Well, I absolutely adore my new sweater! And I better after all the time it took away from other projects! Nick isn't too keen for me to jump into a new knitting project too quickly. He thinks I love my knitting more than him, but I think a bit of jealousy is healthy for a relationship. Keeps the sparks alive, ya know? So on that note, what do you think I should knit next??

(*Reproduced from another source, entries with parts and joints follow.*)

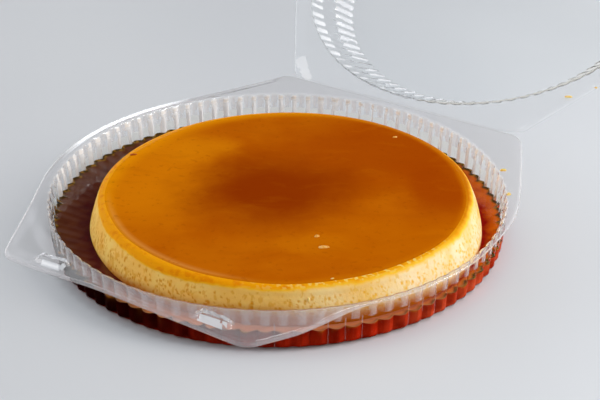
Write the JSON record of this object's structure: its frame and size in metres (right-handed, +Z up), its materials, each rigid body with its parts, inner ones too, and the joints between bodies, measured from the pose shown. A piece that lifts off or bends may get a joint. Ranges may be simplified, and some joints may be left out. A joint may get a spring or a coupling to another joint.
{
  "type": "leche flan in a clear hinged clamshell",
  "caption": "Round leche flan with a caramel top, turned out into its syrup in a clear fluted clamshell tray, with the hinged fluted lid standing open behind it.",
  "frame": {"origin": "centre of the tray's flat foot, on the table", "axes": "+Z up, +Y from the flan towards the hinge and the open lid, +X along the hinge"},
  "size_m": [0.254, 0.4743, 0.1321],
  "materials": {
    "tray_sheet": "clear, glossy formed sheet",
    "custard": "smooth baked custard under a wet caramel film",
    "caramel_syrup": "wet, glossy dark syrup",
    "lid_sheet": "clear, glossy formed sheet"
  },
  "bodies": {
    "tray": {"tray": "tray_sheet", "flan": "custard", "syrup": "caramel_syrup"},
    "lid": {"lid": "lid_sheet"}
  },
  "joints": [
    {"name": "lid_hinge", "type": "hinge", "parent": "tray", "child": "lid", "pos_m": [0, 0.1233, 0.0232], "axis": [1, 0, 0], "range_deg": [-20, 154]}
  ]
}
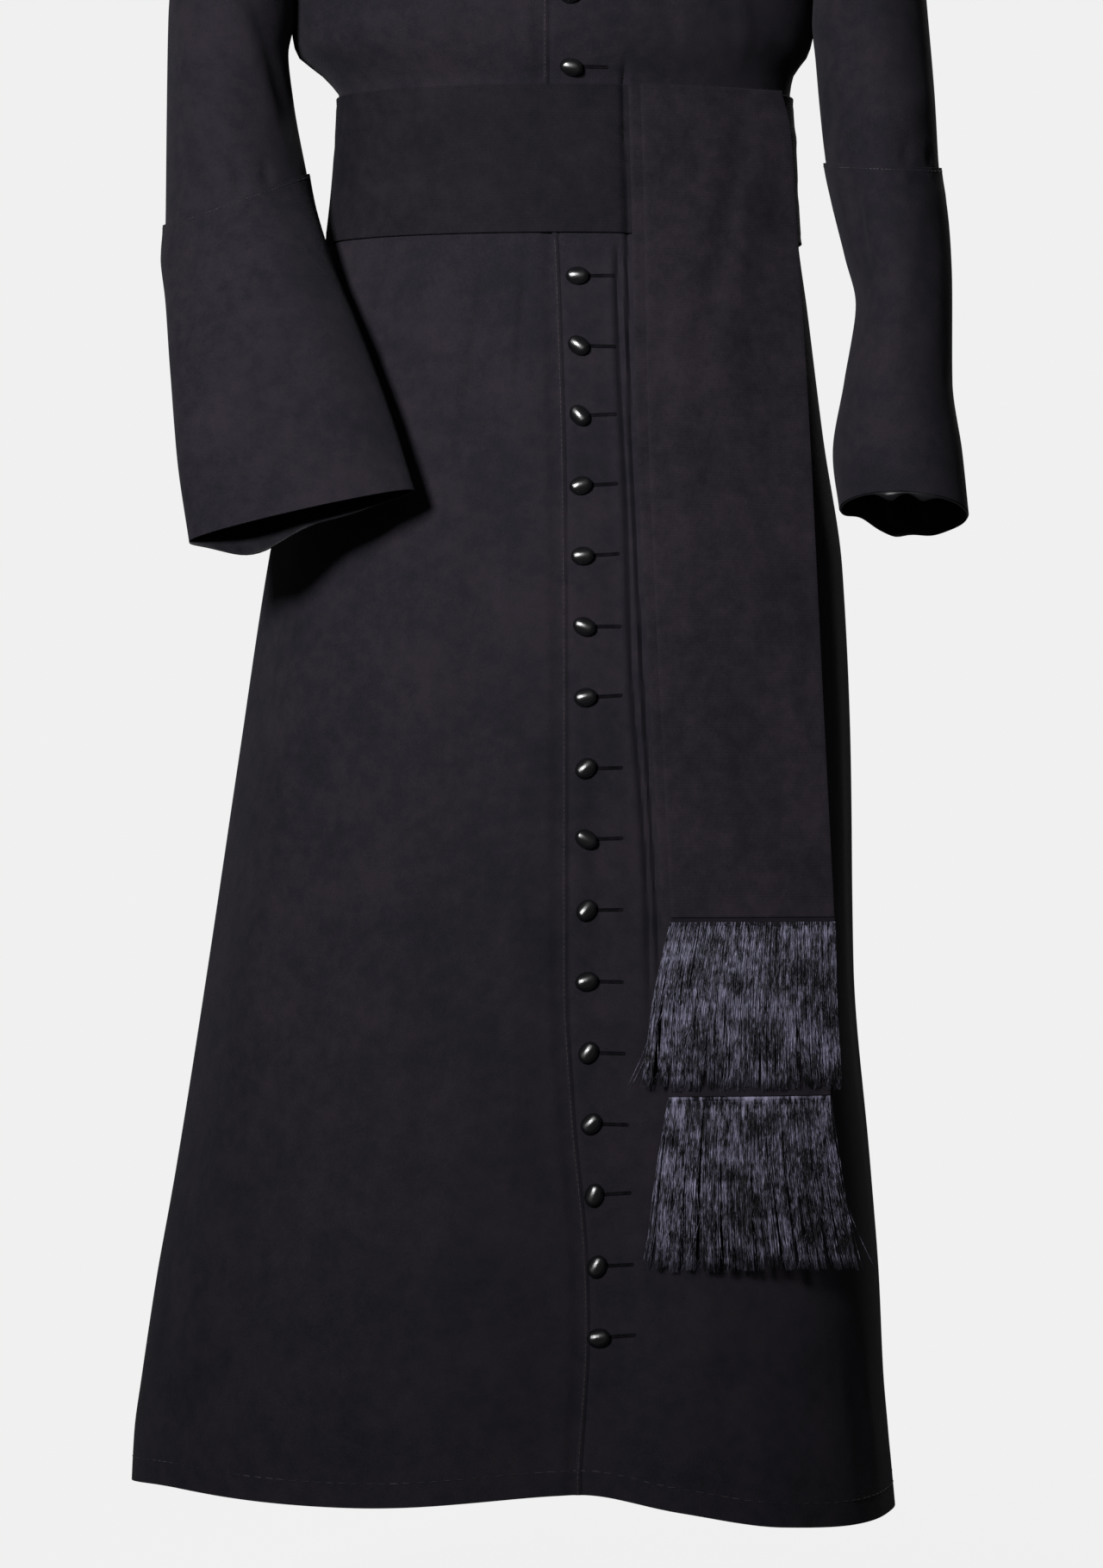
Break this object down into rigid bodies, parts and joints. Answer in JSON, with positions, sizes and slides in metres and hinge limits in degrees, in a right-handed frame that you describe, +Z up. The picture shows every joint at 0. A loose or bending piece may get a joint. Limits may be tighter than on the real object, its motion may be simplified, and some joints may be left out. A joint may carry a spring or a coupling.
{
  "type": "cassock",
  "caption": "Long black cassock in fine wool with deep cuffs, satin buttons down the front and a band cincture with two fringed ends.",
  "frame": {"origin": "midway between the points where the shoulder seams meet the neck, where the wearer's shoulders hold the garment up", "axes": "+Z up, the front faces -Y, +X towards the wearer's left"},
  "size_m": [0.6366, 0.4691, 1.4851],
  "materials": {
    "cassock_cloth": "matt",
    "band_cloth": "matt",
    "fringe_thread": "satin",
    "button_satin": "satin"
  },
  "bodies": {
    "root": {"front_left_yoke": "cassock_cloth", "front_left_chest": "cassock_cloth", "front_left_skirt": "cassock_cloth", "front_left_hem": "cassock_cloth", "front_right_yoke": "cassock_cloth", "front_right_chest": "cassock_cloth", "front_right_skirt": "cassock_cloth", "front_right_hem": "cassock_cloth", "back_left_yoke": "cassock_cloth", "back_left_chest": "cassock_cloth", "back_left_skirt": "cassock_cloth", "back_left_hem": "cassock_cloth", "back_right_yoke": "cassock_cloth", "back_right_chest": "cassock_cloth", "back_right_skirt": "cassock_cloth", "back_right_hem": "cassock_cloth", "sleeve_left": "cassock_cloth", "sleeve_right": "cassock_cloth", "cuff_left": "cassock_cloth", "cuff_right": "cassock_cloth", "collar": "cassock_cloth", "band": "band_cloth", "band_end_over": "band_cloth", "band_end_under": "band_cloth", "fringe_over": "fringe_thread", "fringe_under": "fringe_thread", "button_01": "button_satin", "button_02": "button_satin", "button_03": "button_satin", "button_04": "button_satin", "button_05": "button_satin", "button_06": "button_satin", "button_07": "button_satin", "button_08": "button_satin", "button_09": "button_satin", "button_10": "button_satin", "button_11": "button_satin", "button_12": "button_satin", "button_13": "button_satin", "button_14": "button_satin", "button_15": "button_satin", "button_16": "button_satin", "button_17": "button_satin", "button_18": "button_satin", "button_19": "button_satin", "button_20": "button_satin", "button_21": "button_satin", "button_22": "button_satin"}
  },
  "joints": []
}
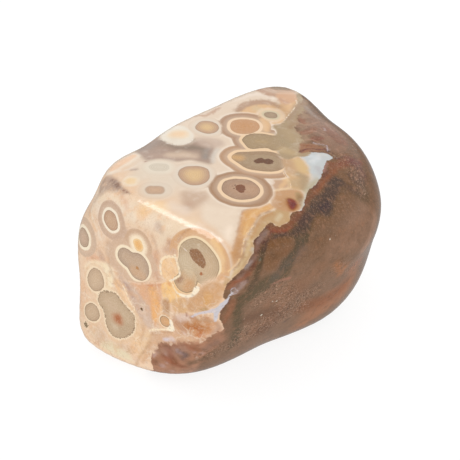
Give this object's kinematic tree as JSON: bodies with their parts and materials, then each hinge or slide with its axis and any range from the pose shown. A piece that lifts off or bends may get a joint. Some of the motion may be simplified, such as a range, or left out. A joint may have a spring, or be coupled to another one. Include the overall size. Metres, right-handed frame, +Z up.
{
  "type": "tumbled ocean jasper stone",
  "caption": "Loose tumble-polished pebble of banded orbicular jasper, a rounded block with broad soft faces that rests on a flat underside.",
  "frame": {"origin": "middle of the underside of the stone's bounding box, on the surface that it rests on", "axes": "+X along the stone's length, towards the brown far end; +Y towards the back; +Z up from the flat underside"},
  "size_m": [0.041, 0.0272, 0.025],
  "materials": {
    "jasper": "tumble-polished, glossy, cream and tan orbs with cream and grey rings on one side, rust brown speckled stone on the other"
  },
  "bodies": {
    "root": {"tumbled_stone": "jasper"}
  },
  "joints": []
}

Since I tend to really love Brooklyn Tweed's (and company's) aesthetic I had originally planned on moving on to Seacoast from Wool People 7. I love the elegant, wide, neckline and the clean lines, but after all the stockinette on this sweater started to bore me I thought maybe I should try something more challenging and Jared Flood's Backbay from the Fall 14 collection caught my eye. I definitely think Ondawa is the star of that collection, but the cute little bobbles, moss stitch, and overall classic look of Backbay really won me over. But then the Winter 15 collection came out and I became intrigued by Kusama! Although I can't tell yet if it's the pattern, or the styling of the model that I'm really into here... Obviously I need your help!
What are you guys knitting? And can someone please tell me if six months is an insane amount of time to spend knitting this sweater?